Moving the Needle Forward

After spending a few good days with Terraform, here are my takeaways.

What I learned:

  • Terraform is a very powerful tool that is highly customizable, interoperable with your platform of choice, and easy enough to pick up and run with. It may be overkill for your hobby projects, but certainly a fun way to get a better handle on cloud infrastructure management.
  • On the surface, most cloud providers offer similar services. However, the actual experience of working with them can be drastically different form a developer and operations perspective. Some examples include authorization and IAM, API offerings to access platform features, and customizability of offered components.
  • There a lot you can do in the cloud for free or with a few bucks a month. Consider taking your personal projects to the next level by taking advantage of what's offered for free.
  • I gained a lot more familiarity of with the plethora of services offered by cloud providers. Every, single, cloud has that that one marketing page with a hellacious number of services. Going through and getting using some of them actually made the whole collection as a whole less intimidating.

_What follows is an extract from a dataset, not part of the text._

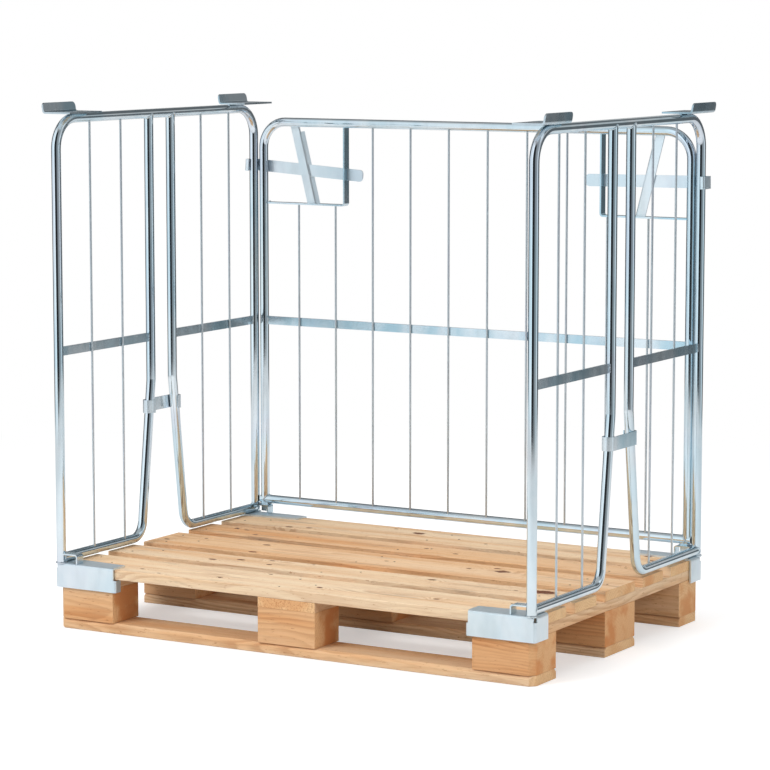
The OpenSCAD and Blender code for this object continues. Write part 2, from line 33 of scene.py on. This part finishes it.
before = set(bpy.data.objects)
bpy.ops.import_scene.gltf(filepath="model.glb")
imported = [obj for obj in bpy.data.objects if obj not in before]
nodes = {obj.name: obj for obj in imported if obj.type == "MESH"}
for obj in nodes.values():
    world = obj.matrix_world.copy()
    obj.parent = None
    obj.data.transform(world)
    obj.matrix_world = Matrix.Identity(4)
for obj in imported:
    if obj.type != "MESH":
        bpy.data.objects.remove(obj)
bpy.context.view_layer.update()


class Graph:
    """Short names for making the nodes of one material or world."""

    def __init__(self, owner):
        owner.use_nodes = True
        self.tree = owner.node_tree
        self.tree.nodes.clear()

    def put(self, socket, value):
        if isinstance(value, bpy.types.NodeSocket):
            self.tree.links.new(value, socket)
        else:
            socket.default_value = value

    def add(self, kind, values, out=0, **settings):
        node = self.tree.nodes.new("ShaderNode" + kind)
        for name, value in settings.items():
            setattr(node, name, value)
        for name, value in values.items():
            self.put(node.inputs[name], value)
        return node.outputs[out] if node.outputs else None

    def math(self, operation, *values):
        return self.add("Math", dict(enumerate(values)), operation=operation)

    def vector(self, operation, *values, out=0):
        return self.add("VectorMath", dict(enumerate(values)), out=out, operation=operation)

    def step(self, value, low, high, start=0.0, end=1.0):
        """Smooth change from start to end as value goes from low to high."""
        values = {"Value": value, "From Min": low, "From Max": high}
        values.update({"To Min": start, "To Max": end})
        return self.add("MapRange", values, interpolation_type="SMOOTHSTEP")

    def noise(self, vector, detail=2.0, roughness=0.5, distortion=0.0):
        values = {"Vector": vector, "Scale": 1.0, "Detail": detail}
        values.update({"Roughness": roughness, "Distortion": distortion})
        return self.add("TexNoise", values)

    def stretched(self, point, scale, shift=(0.0, 0.0, 0.0)):
        """The point times scale, axis by axis, plus shift."""
        return self.vector("MULTIPLY_ADD", point, scale, shift)

    def mix(self, factor, first, second):
        """Mixes two colours; their sockets share their names with others, so they go by number."""
        node = self.tree.nodes.new("ShaderNodeMix")
        node.data_type = "RGBA"
        self.put(node.inputs[0], factor)
        self.put(node.inputs[6], first)
        self.put(node.inputs[7], second)
        return node.outputs[2]

    def xyz(self, vector):
        node = self.tree.nodes.new("ShaderNodeSeparateXYZ")
        self.put(node.inputs[0], vector)
        return node.outputs

    def join(self, x, y, z):
        return self.add("CombineXYZ", {0: x, 1: y, 2: z})

    def place(self):
        """Place on the object, which doesn't change when its body moves."""
        return self.add("TexCoord", {}, out="Object")

    def bump(self, height, distance, strength):
        values = {"Height": height, "Distance": distance, "Strength": strength}
        return self.add("Bump", values)

    def surface(self, values):
        shader = self.add("BsdfPrincipled", values)
        self.add("OutputMaterial", {"Surface": shader})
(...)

And some questions I pose:

  • My definition of what a "Full Stack Developer" seems to be expanding further and further out. Does it still mean "I am proficient from the backend to the frontend of the application stack," or should it include the scope of devops where you not only own the application but also the infrastructure it runs on?
  • Are cloud service offering going to continue to diversity with different service providers, consolidate into fewer into the few and big, or will we mix and match them as we need like programming languages today? If tools like Terraform are any indication of what's possible, I'd wager on the last option.

As you can probably tell, my journey into learning this one tool expanded out into an unexpectedly broader study of navigating cloud service providers and getting to know their pros and cons. However, this exploration might not have happened without a unique, open-source tool like Terraform available to tinker with and learn from.